Il devient agent narrateur et nous introduit brièvement dans le monde de son enfance (récit enchâssé), celui d’une famille d’afro-américains de Californie, propriétaire de sa ferme, où « Les gosses des blancs venaient jouer chez nous, et il y en avait qui étaient assez gentils ».
Candy débarque et apporte un certain crédit au projet des lapins en répondant aux piques sceptiques de Crooks : il a tout calculé, les lapins pourraient même leur rapporter de l’argent, et non George ne dépensera pas leur capital au bordel, car il ne l’a pas sur lui…

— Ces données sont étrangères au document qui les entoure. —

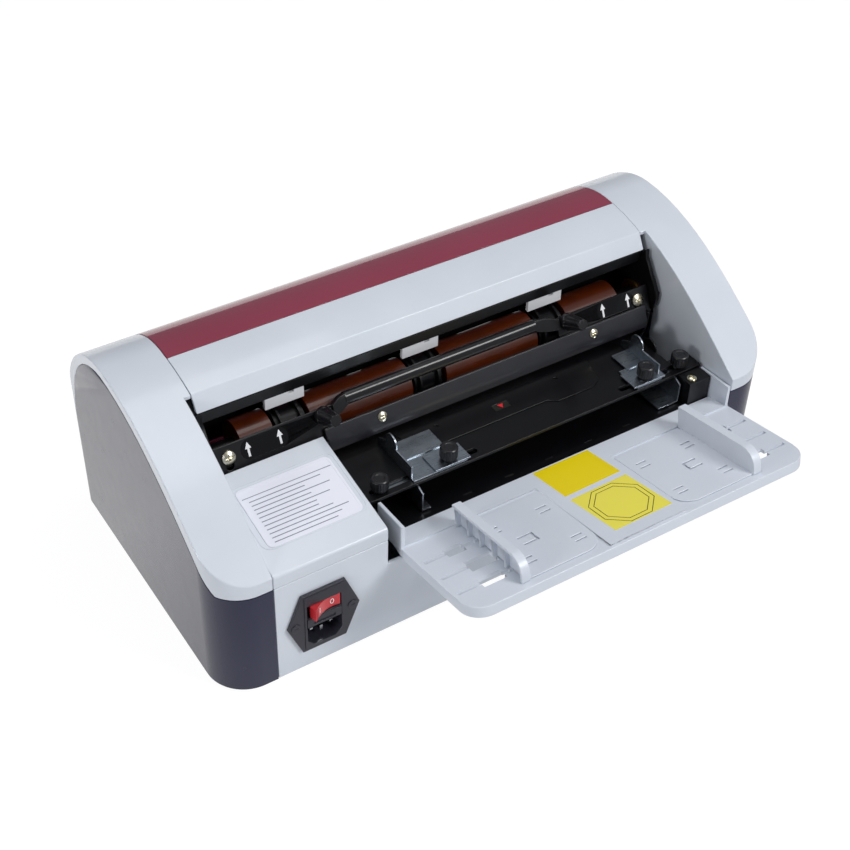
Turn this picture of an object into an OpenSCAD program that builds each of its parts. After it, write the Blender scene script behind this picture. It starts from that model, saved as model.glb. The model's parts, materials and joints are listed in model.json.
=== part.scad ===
// Motorised desktop card and paper cutter.
// Millimetres. X runs left to right, Y from front to back, Z up.
// The origin is the middle of the footprint of casing and tray, on the surface the feet stand on.

/* [Casing] */
// Width of the casing over both side panels
body_w = 430; // [420:2:450]
// Depth of the casing at its foot
body_d = 223; // [219:1:235]
// Height of the casing's crown above the base
body_h = 159.5; // [157:0.5:166]
// Distance of the crown behind the front face
crown_y = 150; // [146:1:154]
// Height of the top edge of the front rim
front_h = 91; // [89:0.5:93]
// Height of the seam between base and upper casing
seam_h = 81; // [79:0.5:82]
// Wall thickness of the moulded shells
wall = 3; // [2.4:0.1:3.4]
// Width of an end cap from its inner face to the outside
end_w = 36; // [34:0.5:38]
// How much further in the caps reach beside the top cover
cap_lap = 4.5; // [3.5:0.5:6]
// Plan radius of the front corners
corner_r = 27; // [22:1:32]
// Plan radius of the rear corners
rear_corner_r = 14; // [10:1:20]
// Thickness of a side panel
panel_t = 3; // [2.4:0.2:3.4]
// Height of the rubber feet under the base
foot_h = 2.5; // [2:0.5:5]
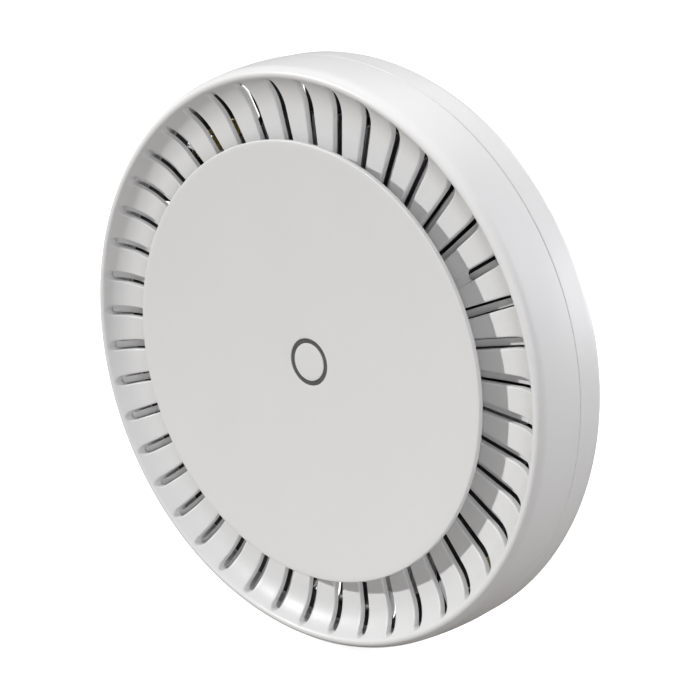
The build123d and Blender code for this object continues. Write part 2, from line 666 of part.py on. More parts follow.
def thermal_pads():
    back = BOARD_FRONT - SHIELD_HEIGHT
    front = back - PAD_THICKNESS
    processor = prism(Pos(*PROCESSOR_PLACE) * Rectangle(*PROCESSOR_PAD_SIZE), front, back)
    radios = [prism(Pos(*place) * Rectangle(*RADIO_PAD_SIZE), front, back) for place in RADIO_PLACES]
    return Compound(children=[processor] + radios)


def status_leds():
    one = prism(Rectangle(*LED_SIZE), BOARD_FRONT - LED_HEIGHT, BOARD_FRONT)
    return group_on_circle(one, GUIDE_STEM_RADIUS - 1.2, [45 + 90 * number for number in range(4)])


def capacitors():
    can = rod(CAPACITOR_RADIUS, BOARD_BACK, BOARD_BACK + CAPACITOR_HEIGHT)
    return group_at(fillet(can.edges().group_by(Axis.Y)[-1], 0.4), CAPACITOR_PLACES)


def power_inductor():
    x, z = POWER_INDUCTOR_PLACE
    outline = Pos(x, z) * RectangleRounded(INDUCTOR_BASE, INDUCTOR_BASE, 1.5)
    base = prism(outline, BOARD_BACK, BOARD_BACK + 1.0)
    return base + rod(INDUCTOR_RADIUS, BOARD_BACK + 0.9, BOARD_BACK + INDUCTOR_HEIGHT, x, z)


def lan_transformers():
    body = prism(Rectangle(*TRANSFORMER_SIZE), BOARD_BACK, BOARD_BACK + TRANSFORMER_HEIGHT)
    body = chamfer(body.edges().group_by(Axis.Y)[-1], 0.4)
    return group_at(body, ((JACK_IN_X, TRANSFORMER_Z), (JACK_OUT_X, TRANSFORMER_Z)))


# ---- Connectors ----
def ethernet_jack(x):
    """Shielded jack whose plug opening faces down, with the latch notch on the board's side."""
    half = JACK_WIDTH / 2
    port_half = JACK_PORT[0] / 2
    latch_half = JACK_LATCH[0] / 2
    port_front = BOARD_BACK + JACK_PORT_OFFSET
    port_back = port_front + JACK_PORT[1]
    z_range = (JACK_FACE, JACK_FACE + JACK_PORT_LENGTH)
    body_z = (JACK_FACE, JACK_FACE + JACK_LENGTH)
    body = block((x - half, x + half), body_z, BOARD_BACK, BOARD_BACK + JACK_HEIGHT)
    body = body - block((x - port_half, x + port_half), z_range, port_front, port_back)
    body = body - block((x - latch_half, x + latch_half), z_range, port_front - JACK_LATCH[1], port_front)
    for number in range(CONTACT_COUNT):
        place = x + (number - (CONTACT_COUNT - 1) / 2) * CONTACT_PITCH
        x_range = (place - CONTACT_WIDTH / 2, place + CONTACT_WIDTH / 2)
        contact_z = (JACK_FACE + CONTACT_START, z_range[1] + GAP)
        body = body + block(x_range, contact_z, port_back - CONTACT_HEIGHT, port_back + GAP)
    return body


def power_jack():
    width, height, length = POWER_JACK_SIZE
    half = width / 2
    x = POWER_JACK_X
    body = block((x - half, x + half), (JACK_FACE, JACK_FACE + length), BOARD_BACK, BOARD_BACK + height)
    axis_depth = BOARD_BACK + height - half - 0.2
    bore_end = JACK_FACE + POWER_BORE_LENGTH
    bore = upright(Circle(POWER_BORE_RADIUS), JACK_FACE, bore_end, x, axis_depth)
    pin = upright(Circle(POWER_PIN_RADIUS), JACK_FACE + 1.0, bore_end + GAP, x, axis_depth)
    return body - bore + pin


def button(x):
    """Plunger that stands a little into the bay and has its stop flange behind the wall."""
    inside = BAY_TOP + BAY_WALL
    cap = upright(Circle(BUTTON_RADIUS), BAY_TOP - BUTTON_PROUD, inside + GAP, x, BUTTON_DEPTH)
    cap = fillet(cap.edges().group_by(Axis.Z)[0], 0.5)
    start = inside + GAP / 2
    flange = upright(Circle(BUTTON_FLANGE_RADIUS), start, start + BUTTON_FLANGE, x, BUTTON_DEPTH)
    return cap + flange


def tact_switch(x):
    """Right-angle push switch on the board, its nub just behind the plunger."""
    flange_top = BAY_TOP + BAY_WALL + GAP / 2 + BUTTON_FLANGE
    nub_end = flange_top + BUTTON_TRAVEL + GAP
    width, length = SWITCH_SIZE
    body_start = nub_end + 1.0
    body_z = (body_start, body_start + length)
    body = block((x - width / 2, x + width / 2), body_z, BOARD_BACK, BUTTON_DEPTH + 3.0)
    return body + upright(Circle(SWITCH_NUB_RADIUS), nub_end, body_start + 0.1, x, BUTTON_DEPTH)


# ---- Antennas ----
def antenna(angle):
    """Bent sheet: a notched upright plate on a foot that lies on the rear shell."""
    back = BACK_DEPTH - WALL - GAP / 2
    front = back - ANTENNA_HEIGHT
    half = ANTENNA_WIDTH / 2
    outer = ANTENNA_RADIUS + ANTENNA_SHEET
    plate = block((ANTENNA_RADIUS, outer), (-half, half), front, back)
    notch = block((ANTENNA_RADIUS - 1, outer + 1), (ANTENNA_NOTCH_START - half, half + 1),
                  front + ANTENNA_NOTCH[0], front + ANTENNA_NOTCH[1])
    foot = block((ANTENNA_RADIUS - ANTENNA_FOOT, outer), (-half, half), back - ANTENNA_SHEET, back)
    return at_angle(plate - notch + foot, angle)


def antenna_cable(angle):
    """Thin coaxial cable from the antenna's foot over to a round plug on the back of the board."""
    start = ANTENNA_RADIUS - ANTENNA_FOOT + 2.0
    back = BACK_DEPTH - WALL - GAP / 2 - ANTENNA_SHEET - CABLE_RADIUS - 2 * GAP
    end = BOARD_RADIUS - 8.0
    end_depth = BOARD_BACK + CABLE_RADIUS + 0.3
    points = [(start, back), (start - 12, back - 0.6), (end + 16, end_depth + 3.5), (end, end_depth)]
    path = Spline(*[placed(point) for point in points])
    cable = sweep(Plane(origin=path @ 0, z_dir=path % 0) * Circle(CABLE_RADIUS), path)
    plug = rod(CABLE_PLUG_RADIUS, BOARD_BACK + 0.02, BOARD_BACK + CABLE_PLUG_HEIGHT, end - 0.6)
    return at_angle(cable + plug, angle)


# ---- Mounting bracket ----
def hook(angle):
    """T-shaped hook: a stem through the housing's back and a head behind it."""
    head_back = BACK_DEPTH - WALL - GAP
    head_front = head_back - HOOK_HEAD_HEIGHT
    along = (-HOOK_LENGTH / 2, HOOK_LENGTH / 2)
    stem_half = HOOK_STEM_WIDTH / 2
    head_half = HOOK_HEAD_WIDTH / 2
    stem_back = RIM_TO_WALL - BRACKET_PLATE / 2
    stem = block((HOOK_CIRCLE - stem_half, HOOK_CIRCLE + stem_half), along, head_front, stem_back)
    head = block((HOOK_CIRCLE - head_half, HOOK_CIRCLE + head_half), along, head_front, head_back)
    return at_angle(stem + head, angle)


def bracket_cut_outs():
    """Window for the connectors, and the gap in the rim for cables that leave sideways."""
    window_radius = BRACKET_RADIUS - BRACKET_WALL - 2
    half = BAY_HALF_WIDTH - 4.0
    back = RIM_TO_WALL + 1
    window = block((-half, half), (-window_radius, BAY_TOP + 2), BACK_DEPTH, back)
    cable_exit = block((-CABLE_GAP, CABLE_GAP), (-BRACKET_RADIUS - 1, BAY_TOP), BACK_DEPTH, back)
    return [window & rod(window_radius, 0, back), cable_exit]


def mounting_bracket():
    front = RIM_TO_WALL - BRACKET_PLATE
    bracket = ring(BRACKET_RADIUS, BRACKET_HOLE, front, RIM_TO_WALL)
    bracket = bracket + ring(BRACKET_RADIUS, BRACKET_RADIUS - BRACKET_WALL, BACK_DEPTH + GAP, RIM_TO_WALL)
    bracket = bracket - bracket_cut_outs()
    holes = [(*on_circle(CEILING_CIRCLE, angle), CEILING_HOLE) for angle in CEILING_ANGLES]
    for side in (-1, 1):
        holes.append((side * BOX_SPACING / 2, 0, BOX_HOLE))
        holes.append((0, side * GANG_SPACING / 2, GANG_HOLE))
    for x, z, radius in holes:
        bracket = bracket - rod(radius, front - 1, RIM_TO_WALL + 1, x, z)
    for angle in HOOK_ANGLES:
        bracket = bracket + hook(angle)
    return bracket


# ---- Files ----
def all_nodes():
    nodes = {
        "front_shell": front_shell(),
        "louvre_ring": louvre_ring(),
        "front_disc": front_disc(),
        "led_ring": led_ring(),
        "light_guide": light_guide(),
        "disc_screws": disc_screws(),
        "rear_shell": rear_shell(),
        "port_bay": port_bay(),
        "shell_screws": shell_screws(),
        "rear_label": rear_label(),
        "main_board": main_board(),
        "heat_sink": heat_sink(),
        "board_screws": board_screws(),
        "processor_shield": processor_shield(),
        "radio_shields": radio_shields(),
        "processor_chip": processor_chip(),
        "radio_chips": radio_chips(),
        "thermal_pads": thermal_pads(),
        "status_leds": status_leds(),
        "capacitors": capacitors(),
        "power_inductor": power_inductor(),
        "lan_transformers": lan_transformers(),
        "ethernet_jack_in": ethernet_jack(JACK_IN_X),
        "ethernet_jack_out": ethernet_jack(JACK_OUT_X),
        "power_jack": power_jack(),
        "reset_button": button(RESET_X),
        "mode_button": button(MODE_X),
        "reset_switch": tact_switch(RESET_X),
        "mode_switch": tact_switch(MODE_X),
        "mounting_bracket": mounting_bracket(),
    }
    for number, angle in enumerate(ANTENNA_ANGLES, start=1):
        nodes[f"antenna_{number}"] = antenna(angle)
        nodes[f"antenna_cable_{number}"] = antenna_cable(angle)
    return nodes


os.makedirs("parts", exist_ok=True)
for name, shape in all_nodes().items():
    export_step(shape, f"parts/{name}.step")
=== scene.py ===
import json
import math

import bmesh
import bpy
from mathutils import Matrix, Vector

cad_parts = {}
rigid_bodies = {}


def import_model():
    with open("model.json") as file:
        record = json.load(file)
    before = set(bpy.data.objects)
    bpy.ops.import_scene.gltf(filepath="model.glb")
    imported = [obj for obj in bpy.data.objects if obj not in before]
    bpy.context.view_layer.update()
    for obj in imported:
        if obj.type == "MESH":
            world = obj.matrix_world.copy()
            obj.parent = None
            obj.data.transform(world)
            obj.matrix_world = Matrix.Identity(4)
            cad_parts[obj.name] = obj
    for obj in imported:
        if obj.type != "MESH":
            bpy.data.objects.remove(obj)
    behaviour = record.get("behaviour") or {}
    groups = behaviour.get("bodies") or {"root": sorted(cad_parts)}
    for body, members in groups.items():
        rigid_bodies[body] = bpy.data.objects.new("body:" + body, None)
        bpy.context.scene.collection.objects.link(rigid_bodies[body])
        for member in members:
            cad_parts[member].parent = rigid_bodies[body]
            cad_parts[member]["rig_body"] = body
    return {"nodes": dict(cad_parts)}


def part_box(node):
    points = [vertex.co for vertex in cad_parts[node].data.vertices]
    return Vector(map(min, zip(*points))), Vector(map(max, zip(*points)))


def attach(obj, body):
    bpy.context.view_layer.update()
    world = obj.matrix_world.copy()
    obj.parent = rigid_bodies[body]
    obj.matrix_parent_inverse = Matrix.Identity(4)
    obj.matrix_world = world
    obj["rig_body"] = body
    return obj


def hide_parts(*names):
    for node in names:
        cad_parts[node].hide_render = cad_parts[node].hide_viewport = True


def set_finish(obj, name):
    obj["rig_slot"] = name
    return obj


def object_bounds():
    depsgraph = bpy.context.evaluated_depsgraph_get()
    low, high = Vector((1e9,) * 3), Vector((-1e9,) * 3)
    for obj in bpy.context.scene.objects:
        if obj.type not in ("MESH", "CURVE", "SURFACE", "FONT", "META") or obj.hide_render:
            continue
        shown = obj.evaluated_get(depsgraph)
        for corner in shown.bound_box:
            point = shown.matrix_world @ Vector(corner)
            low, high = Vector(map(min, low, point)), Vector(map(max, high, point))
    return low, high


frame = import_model()
cad_low, cad_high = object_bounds()
# The record's material slot for each node
SLOTS = {name: obj.data.materials[0].name for name, obj in frame["nodes"].items()}

# The object is a round ceiling access point whose axis is Y; its front faces -Y and +Z is up.
# Shapes are worked out in millimetres and written in metres. Most are placed by depth, which runs
# rearwards (+Y) from the rim of the front disc, and by radius from the axis.
MM = 0.001
CREST_DEPTH = -0.9                       # the lip stands this far in front of the disc's rim
RIM_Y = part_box("front_shell")[0].y / MM - CREST_DEPTH
BODY_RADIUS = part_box("front_shell")[1].x / MM
DISC_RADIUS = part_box("front_disc")[1].x / MM
WALL = 2.2

# Front shell
CREST_RADIUS = BODY_RADIUS - 4.7
LIP_RADIUS = 1.8
LIP_INNER_TILT = 55.0
LIP_OUTER_TILT = 44.0
BOWL_RADIUS = 18.0
FLOOR_TILT = 9.0
FLOOR_DEPTH = 12.5
SHOULDER_RADIUS = 6.0
SHOULDER_TILT = 80.0
PARTING_DEPTH = 19.6
PARTING_BEVEL = 0.3
SEAM_SHADE_REACH = 0.2                         # painted shade darkens the groove this far to both sides of the parting plane
HUB_DEPTH = 10.0
HUB_RADIUS = 24.0
HUB_BORE = 8.3
INNER_FACE_REACH = 5.0                   # a face that looks at the middle from farther off is an inner one, which gets painted shade
SIDE_INNER_LEAN = 1.8                    # the side wall's inside leans in this much towards the lip
SIDE_INNER_DEPTH = 5.2
CORNER_TILT = 46.0
BOSS_CIRCLE = 62.0
BOSS_ANGLES = (40.0, 140.0, 220.0, 320.0)
BOSS_RADIUS = 3.6
BOSS_BORE = 1.5
BOSS_END = 24.0

# Vent slots
SLOT_COUNT = 44
SLOT_WIDTH = 4.0
SLOT_INNER = 70.0
SLOT_OUTER = 107.7
SLOT_EDGE = 0.5                          # rounding of the slots' front edges
SHORT_SLOT = 4                           # counted from +X: a groove under the disc, open only outside it
SHORT_SLOT_INNER = 84.5
GROOVE_DEPTH = 1.0
PLUG_OVERLAP = 0.2                       # the block under the groove reaches this far into the slot's walls
CHANNEL_INNER = 66.0                     # where the slotted channel's mesh starts
CHANNEL_BACK_OUTER = 108.8

# Front disc
DISC_RIM_DEPTH = -0.1
DISC_CENTRE_DEPTH = 6.23
DISC_ROUNDING = 0.5
DISC_BOSS = 22.0
LED_OUTER = 9.25
LED_INNER = 7.33
LED_FLOOR = 7.2
LED_EDGE = 0.12
GUIDE_SEAT_RADIUS = 9.6
GUIDE_SEAT_DEPTH = 7.6

# Connectors, measured inwards from each one's own box
JACK_SKIN = Vector((1.0, 0.5, 0.05))
CONTACT_MARGIN = 3.9
CONTACT_DEPTH = 1.55
CONTACT_END = 0.95
BARREL_SKIN = 0.2
BARREL_PIN = 1.1

# Mesh density
END_STEPS = 6
SIDE_STEPS = 40
LAND_STEPS = 8
EDGE_STEPS = 4
BACK_STEPS = 4
BOSS_STEPS = 40
ROUND_STEPS = 2 * SLOT_COUNT * END_STEPS

# Colours that more than one material uses
SHELL_COLOUR = (0.82, 0.82, 0.815)
BLACK_MOULDING = (0.028, 0.028, 0.03)
# painted shade: the dark of a hole's inside, painted where a hole would be
HOLE_SHADE_COLOUR = (0.02, 0.02, 0.02)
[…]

Les convictions défaitistes de Crooks sont ébranlées. Son scepticisme le tourmente une dernière fois « Je n’ai jamais vu personne le faire… » Il hésite, puis finalement lance :
Si des fois… vous autres, vous auriez besoin de quelqu’un qui travaillerait pour rien, juste logé et blanchi, ben, j’irais vous donner un coup de main. J’suis pas infirme au point d’pas pouvoir travailler comme une brute si je veux.
À cet instant, ces trois hommes sont unis par le même rêve, qui maintenant devient un projet crédible, les mêmes émotions nées de la perspective de pouvoir être indépendants, de travailler pour eux-mêmes, ensemble, de pouvoir enfin donner un sens à leurs vies.
Le monde de ce groupe à cet instant (espace psychique commun) est l’opposé du monde dans lequel ils vivent (monde de l’intrigue), à l’opposé du monde que Crooks croit devoir s’imposer (garder ses distances).
Mais cet instant n’a presque pas de durée, car la phrase suivante annonce l’entrée en scène d’un personnage que nous savons potentiellement dangereux pour l’idéalisme masculin : la femme esseulée du fils du patron…
— Dites les gars, vous auriez pas vu Curley, l’un de vous ?
La proximité immédiate de cette intrusion, sa coïncidence appuyée, est le choix de l’agent narrateur qui veut passer outre (accélération) la réaction à la proposition de Crooks (évènement interpersonnel).
La surprise, la réflexion, la jouissance de la belle harmonie ne sont pas autorisées, car nous sommes confrontés immédiatement à ce qui a toutes les chances de détruire la belle entreprise.
Ce sont la vitesse à laquelle nous sommes arrachés à ce monde utopique et l’ironie de la coïncidence de l’arrivée de la femme de Curley qui nous font réfléchir sur la destinée humaine, l’impossibilité de la changer.
Ce constat est sous-jacent dans le titre original de l’œuvre, probablement tiré d’un poème d’Edward Holdsworth (1684-1746), le premier a avoir utilisé la métaphore « mice and men » (souris et hommes) pour désigner toutes les créatures vivantes.
Ainsi tous sont servis par leurs destins
Qui tissent la perte des souris et des hommes sur le même métier.